◆ WHAT YOU HAVE TO DO ◆
Render every entry exactly as it appears.
+++++
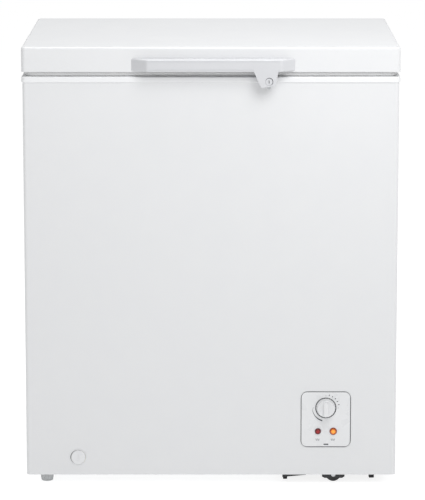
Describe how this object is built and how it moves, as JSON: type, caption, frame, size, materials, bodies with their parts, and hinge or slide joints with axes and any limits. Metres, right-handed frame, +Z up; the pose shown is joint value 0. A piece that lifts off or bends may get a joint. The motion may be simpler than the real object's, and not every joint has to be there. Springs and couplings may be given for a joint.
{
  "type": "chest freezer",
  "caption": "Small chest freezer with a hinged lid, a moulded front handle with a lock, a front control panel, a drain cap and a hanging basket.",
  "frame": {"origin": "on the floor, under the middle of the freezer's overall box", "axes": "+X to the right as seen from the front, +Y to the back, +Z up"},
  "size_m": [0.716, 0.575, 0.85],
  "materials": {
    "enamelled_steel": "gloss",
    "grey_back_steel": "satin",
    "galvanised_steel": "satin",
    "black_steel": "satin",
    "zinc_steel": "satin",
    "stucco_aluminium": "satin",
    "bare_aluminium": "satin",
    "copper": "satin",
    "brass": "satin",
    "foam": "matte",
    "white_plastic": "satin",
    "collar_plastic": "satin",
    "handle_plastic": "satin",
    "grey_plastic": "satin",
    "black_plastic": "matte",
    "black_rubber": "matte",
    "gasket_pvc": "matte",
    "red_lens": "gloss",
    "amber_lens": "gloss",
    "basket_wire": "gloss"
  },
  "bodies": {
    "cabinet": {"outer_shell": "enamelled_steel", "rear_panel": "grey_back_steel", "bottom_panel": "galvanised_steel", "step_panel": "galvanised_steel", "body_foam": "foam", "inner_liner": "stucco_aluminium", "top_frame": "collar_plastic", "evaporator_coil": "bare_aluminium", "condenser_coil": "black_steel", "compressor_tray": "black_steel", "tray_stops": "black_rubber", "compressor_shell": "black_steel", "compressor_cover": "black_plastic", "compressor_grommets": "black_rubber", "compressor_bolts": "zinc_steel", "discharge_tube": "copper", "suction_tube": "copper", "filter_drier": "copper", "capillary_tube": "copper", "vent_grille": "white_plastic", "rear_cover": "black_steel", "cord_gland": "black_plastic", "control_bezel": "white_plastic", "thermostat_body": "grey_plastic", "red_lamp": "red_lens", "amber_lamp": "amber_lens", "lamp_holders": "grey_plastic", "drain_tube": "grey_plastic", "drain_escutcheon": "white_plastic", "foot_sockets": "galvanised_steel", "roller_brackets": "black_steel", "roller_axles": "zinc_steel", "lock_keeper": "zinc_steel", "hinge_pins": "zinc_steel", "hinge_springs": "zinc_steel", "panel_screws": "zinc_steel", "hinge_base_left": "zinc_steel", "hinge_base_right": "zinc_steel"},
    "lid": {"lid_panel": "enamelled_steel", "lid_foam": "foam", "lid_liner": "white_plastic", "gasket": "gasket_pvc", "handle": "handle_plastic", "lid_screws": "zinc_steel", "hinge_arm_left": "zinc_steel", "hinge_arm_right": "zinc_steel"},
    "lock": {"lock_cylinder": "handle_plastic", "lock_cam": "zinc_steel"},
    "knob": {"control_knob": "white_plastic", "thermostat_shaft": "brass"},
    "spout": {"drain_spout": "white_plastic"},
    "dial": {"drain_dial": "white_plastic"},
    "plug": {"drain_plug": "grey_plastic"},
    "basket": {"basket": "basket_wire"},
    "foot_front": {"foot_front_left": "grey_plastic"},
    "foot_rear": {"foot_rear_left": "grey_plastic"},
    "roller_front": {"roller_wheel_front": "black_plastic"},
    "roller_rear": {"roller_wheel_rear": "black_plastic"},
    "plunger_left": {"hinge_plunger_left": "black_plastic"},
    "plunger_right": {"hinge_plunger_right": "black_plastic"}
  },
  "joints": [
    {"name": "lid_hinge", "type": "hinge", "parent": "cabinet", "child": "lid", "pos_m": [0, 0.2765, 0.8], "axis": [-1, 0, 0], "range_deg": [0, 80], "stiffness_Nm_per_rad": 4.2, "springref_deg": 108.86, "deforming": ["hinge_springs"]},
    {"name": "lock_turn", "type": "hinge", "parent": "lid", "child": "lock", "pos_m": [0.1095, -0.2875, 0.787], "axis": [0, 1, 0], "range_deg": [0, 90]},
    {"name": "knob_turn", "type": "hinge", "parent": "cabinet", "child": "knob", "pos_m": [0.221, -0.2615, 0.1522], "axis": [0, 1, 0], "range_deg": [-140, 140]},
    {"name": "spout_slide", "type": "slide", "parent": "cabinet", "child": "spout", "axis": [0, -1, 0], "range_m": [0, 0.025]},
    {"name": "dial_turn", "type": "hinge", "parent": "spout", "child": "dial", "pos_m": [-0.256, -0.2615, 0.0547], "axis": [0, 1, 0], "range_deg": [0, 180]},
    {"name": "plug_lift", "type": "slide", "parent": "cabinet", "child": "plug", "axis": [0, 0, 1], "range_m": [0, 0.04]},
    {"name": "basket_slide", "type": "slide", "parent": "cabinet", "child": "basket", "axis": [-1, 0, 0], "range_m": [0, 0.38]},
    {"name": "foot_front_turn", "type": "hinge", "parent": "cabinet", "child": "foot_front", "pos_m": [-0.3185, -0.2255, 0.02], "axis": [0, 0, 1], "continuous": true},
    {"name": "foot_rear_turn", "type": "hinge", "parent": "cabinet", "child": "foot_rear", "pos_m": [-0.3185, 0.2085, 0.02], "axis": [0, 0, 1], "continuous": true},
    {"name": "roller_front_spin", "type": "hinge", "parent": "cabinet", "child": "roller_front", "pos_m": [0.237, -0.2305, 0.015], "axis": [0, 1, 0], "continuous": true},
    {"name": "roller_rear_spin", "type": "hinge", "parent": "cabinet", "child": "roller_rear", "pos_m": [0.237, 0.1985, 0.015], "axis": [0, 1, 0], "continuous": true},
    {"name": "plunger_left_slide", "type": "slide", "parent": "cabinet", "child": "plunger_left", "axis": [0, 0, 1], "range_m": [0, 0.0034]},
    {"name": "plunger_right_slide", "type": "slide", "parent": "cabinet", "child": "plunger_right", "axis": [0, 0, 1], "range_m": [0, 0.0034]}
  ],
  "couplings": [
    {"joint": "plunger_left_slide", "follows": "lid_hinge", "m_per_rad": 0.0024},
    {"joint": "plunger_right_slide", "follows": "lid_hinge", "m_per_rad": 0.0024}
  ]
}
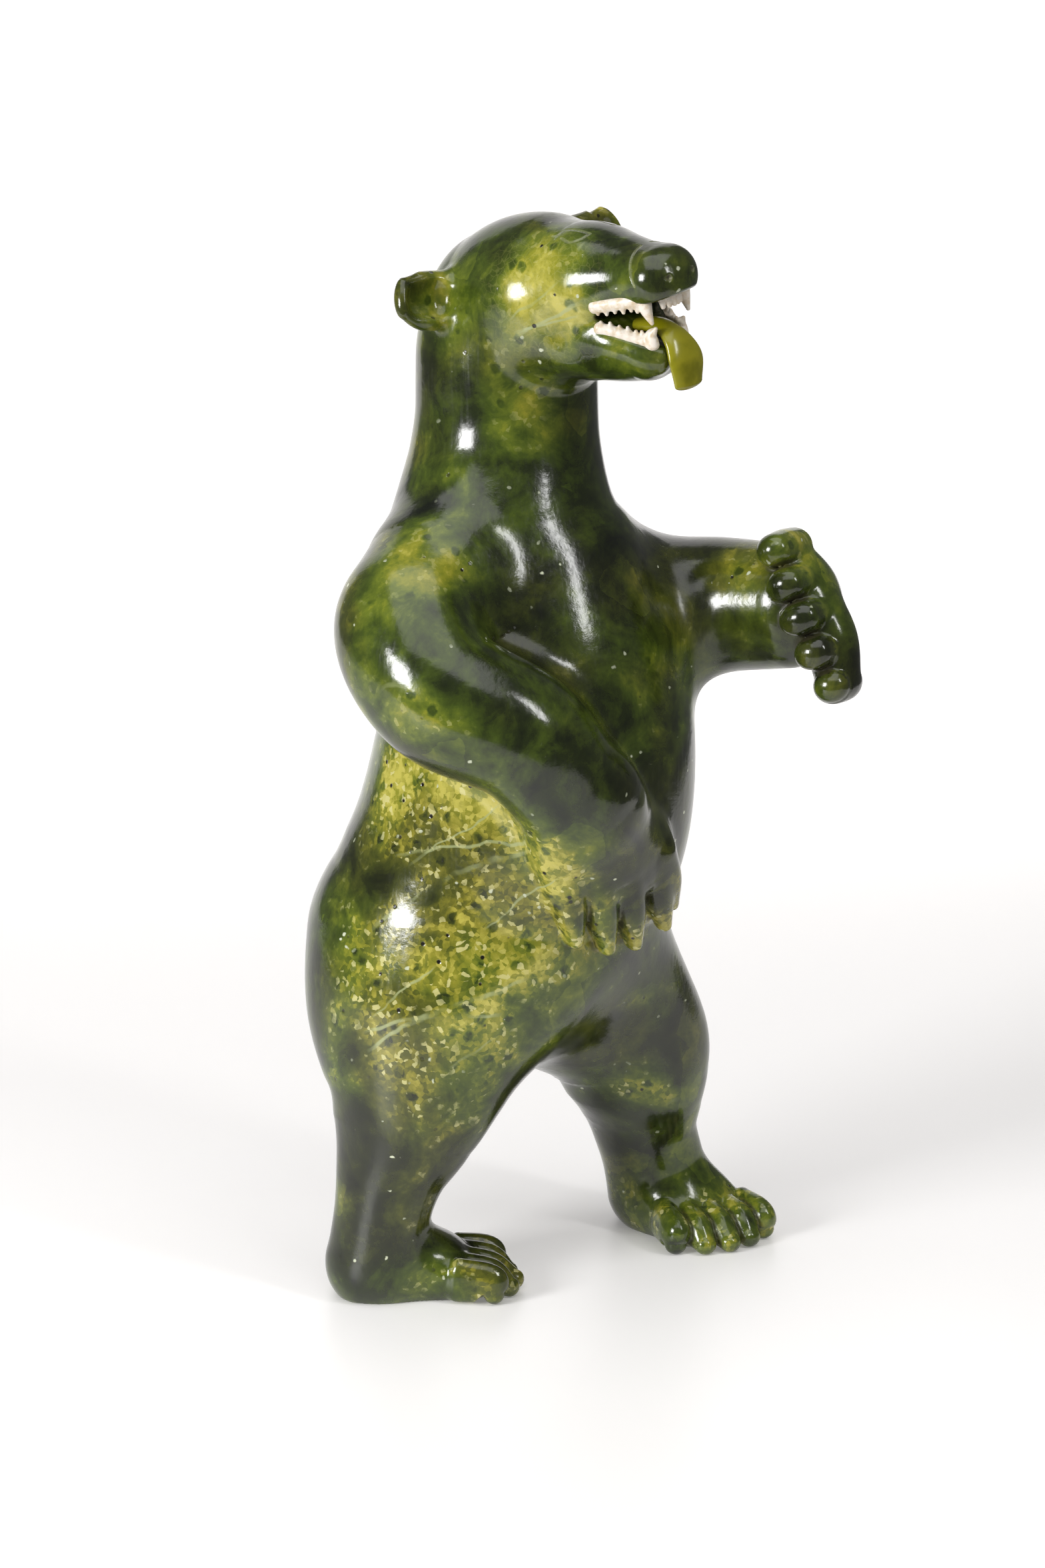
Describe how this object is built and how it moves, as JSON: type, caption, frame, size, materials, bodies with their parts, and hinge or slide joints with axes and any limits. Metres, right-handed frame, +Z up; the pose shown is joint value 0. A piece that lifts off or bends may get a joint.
+++++
◆ ANSWER FOR THE TASK ◆
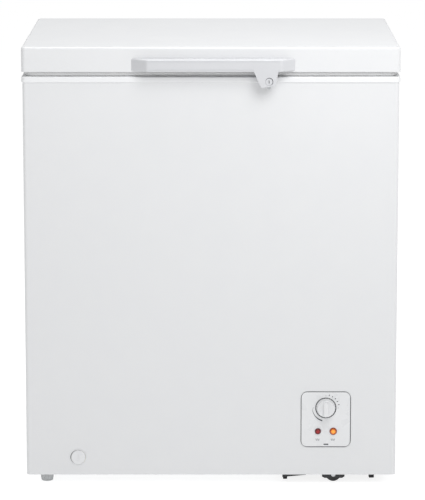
Describe how this object is built and how it moves, as JSON: type, caption, frame, size, materials, bodies with their parts, and hinge or slide joints with axes and any limits. Metres, right-handed frame, +Z up; the pose shown is joint value 0. A piece that lifts off or bends may get a joint. The motion may be simpler than the real object's, and not every joint has to be there. Springs and couplings may be given for a joint.
{
  "type": "chest freezer",
  "caption": "Small chest freezer with a hinged lid, a moulded front handle with a lock, a front control panel, a drain cap and a hanging basket.",
  "frame": {"origin": "on the floor, under the middle of the freezer's overall box", "axes": "+X to the right as seen from the front, +Y to the back, +Z up"},
  "size_m": [0.716, 0.575, 0.85],
  "materials": {
    "enamelled_steel": "gloss",
    "grey_back_steel": "satin",
    "galvanised_steel": "satin",
    "black_steel": "satin",
    "zinc_steel": "satin",
    "stucco_aluminium": "satin",
    "bare_aluminium": "satin",
    "copper": "satin",
    "brass": "satin",
    "foam": "matte",
    "white_plastic": "satin",
    "collar_plastic": "satin",
    "handle_plastic": "satin",
    "grey_plastic": "satin",
    "black_plastic": "matte",
    "black_rubber": "matte",
    "gasket_pvc": "matte",
    "red_lens": "gloss",
    "amber_lens": "gloss",
    "basket_wire": "gloss"
  },
  "bodies": {
    "cabinet": {"outer_shell": "enamelled_steel", "rear_panel": "grey_back_steel", "bottom_panel": "galvanised_steel", "step_panel": "galvanised_steel", "body_foam": "foam", "inner_liner": "stucco_aluminium", "top_frame": "collar_plastic", "evaporator_coil": "bare_aluminium", "condenser_coil": "black_steel", "compressor_tray": "black_steel", "tray_stops": "black_rubber", "compressor_shell": "black_steel", "compressor_cover": "black_plastic", "compressor_grommets": "black_rubber", "compressor_bolts": "zinc_steel", "discharge_tube": "copper", "suction_tube": "copper", "filter_drier": "copper", "capillary_tube": "copper", "vent_grille": "white_plastic", "rear_cover": "black_steel", "cord_gland": "black_plastic", "control_bezel": "white_plastic", "thermostat_body": "grey_plastic", "red_lamp": "red_lens", "amber_lamp": "amber_lens", "lamp_holders": "grey_plastic", "drain_tube": "grey_plastic", "drain_escutcheon": "white_plastic", "foot_sockets": "galvanised_steel", "roller_brackets": "black_steel", "roller_axles": "zinc_steel", "lock_keeper": "zinc_steel", "hinge_pins": "zinc_steel", "hinge_springs": "zinc_steel", "panel_screws": "zinc_steel", "hinge_base_left": "zinc_steel", "hinge_base_right": "zinc_steel"},
    "lid": {"lid_panel": "enamelled_steel", "lid_foam": "foam", "lid_liner": "white_plastic", "gasket": "gasket_pvc", "handle": "handle_plastic", "lid_screws": "zinc_steel", "hinge_arm_left": "zinc_steel", "hinge_arm_right": "zinc_steel"},
    "lock": {"lock_cylinder": "handle_plastic", "lock_cam": "zinc_steel"},
    "knob": {"control_knob": "white_plastic", "thermostat_shaft": "brass"},
    "spout": {"drain_spout": "white_plastic"},
    "dial": {"drain_dial": "white_plastic"},
    "plug": {"drain_plug": "grey_plastic"},
    "basket": {"basket": "basket_wire"},
    "foot_front": {"foot_front_left": "grey_plastic"},
    "foot_rear": {"foot_rear_left": "grey_plastic"},
    "roller_front": {"roller_wheel_front": "black_plastic"},
    "roller_rear": {"roller_wheel_rear": "black_plastic"},
    "plunger_left": {"hinge_plunger_left": "black_plastic"},
    "plunger_right": {"hinge_plunger_right": "black_plastic"}
  },
  "joints": [
    {"name": "lid_hinge", "type": "hinge", "parent": "cabinet", "child": "lid", "pos_m": [0, 0.2765, 0.8], "axis": [-1, 0, 0], "range_deg": [0, 80], "stiffness_Nm_per_rad": 4.2, "springref_deg": 108.86, "deforming": ["hinge_springs"]},
    {"name": "lock_turn", "type": "hinge", "parent": "lid", "child": "lock", "pos_m": [0.1095, -0.2875, 0.787], "axis": [0, 1, 0], "range_deg": [0, 90]},
    {"name": "knob_turn", "type": "hinge", "parent": "cabinet", "child": "knob", "pos_m": [0.221, -0.2615, 0.1522], "axis": [0, 1, 0], "range_deg": [-140, 140]},
    {"name": "spout_slide", "type": "slide", "parent": "cabinet", "child": "spout", "axis": [0, -1, 0], "range_m": [0, 0.025]},
    {"name": "dial_turn", "type": "hinge", "parent": "spout", "child": "dial", "pos_m": [-0.256, -0.2615, 0.0547], "axis": [0, 1, 0], "range_deg": [0, 180]},
    {"name": "plug_lift", "type": "slide", "parent": "cabinet", "child": "plug", "axis": [0, 0, 1], "range_m": [0, 0.04]},
    {"name": "basket_slide", "type": "slide", "parent": "cabinet", "child": "basket", "axis": [-1, 0, 0], "range_m": [0, 0.38]},
    {"name": "foot_front_turn", "type": "hinge", "parent": "cabinet", "child": "foot_front", "pos_m": [-0.3185, -0.2255, 0.02], "axis": [0, 0, 1], "continuous": true},
    {"name": "foot_rear_turn", "type": "hinge", "parent": "cabinet", "child": "foot_rear", "pos_m": [-0.3185, 0.2085, 0.02], "axis": [0, 0, 1], "continuous": true},
    {"name": "roller_front_spin", "type": "hinge", "parent": "cabinet", "child": "roller_front", "pos_m": [0.237, -0.2305, 0.015], "axis": [0, 1, 0], "continuous": true},
    {"name": "roller_rear_spin", "type": "hinge", "parent": "cabinet", "child": "roller_rear", "pos_m": [0.237, 0.1985, 0.015], "axis": [0, 1, 0], "continuous": true},
    {"name": "plunger_left_slide", "type": "slide", "parent": "cabinet", "child": "plunger_left", "axis": [0, 0, 1], "range_m": [0, 0.0034]},
    {"name": "plunger_right_slide", "type": "slide", "parent": "cabinet", "child": "plunger_right", "axis": [0, 0, 1], "range_m": [0, 0.0034]}
  ],
  "couplings": [
    {"joint": "plunger_left_slide", "follows": "lid_hinge", "m_per_rad": 0.0024},
    {"joint": "plunger_right_slide", "follows": "lid_hinge", "m_per_rad": 0.0024}
  ]
}
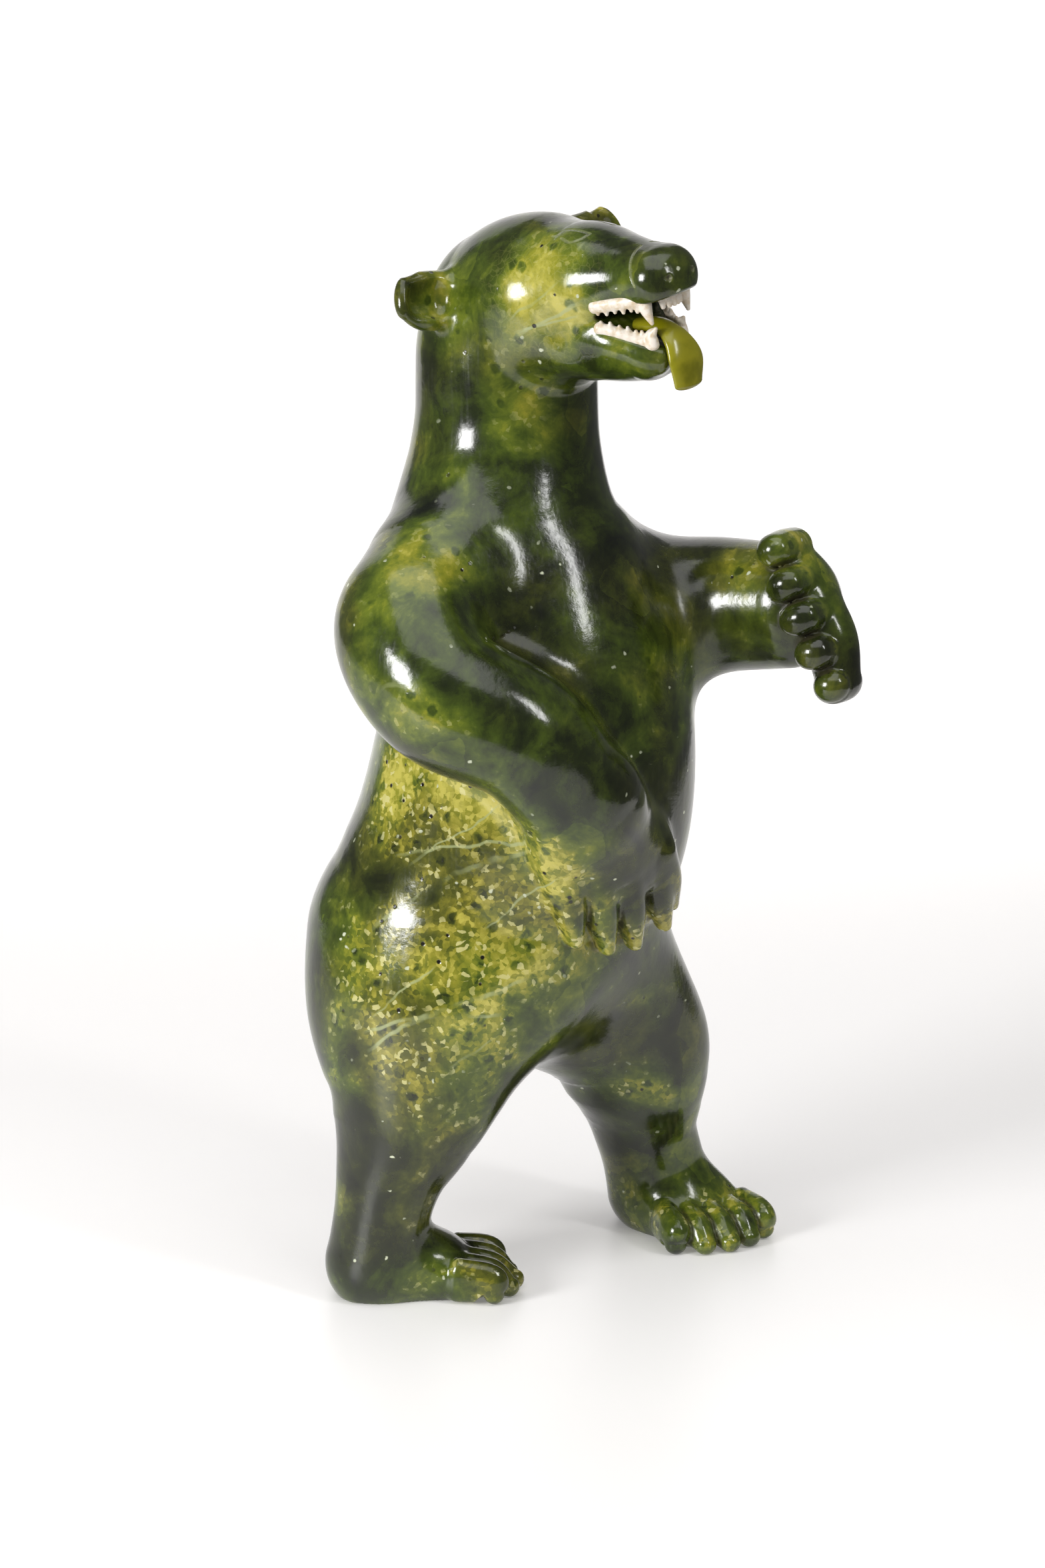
Describe how this object is built and how it moves, as JSON: type, caption, frame, size, materials, bodies with their parts, and hinge or slide joints with axes and any limits. Metres, right-handed frame, +Z up; the pose shown is joint value 0. A piece that lifts off or bends may get a joint.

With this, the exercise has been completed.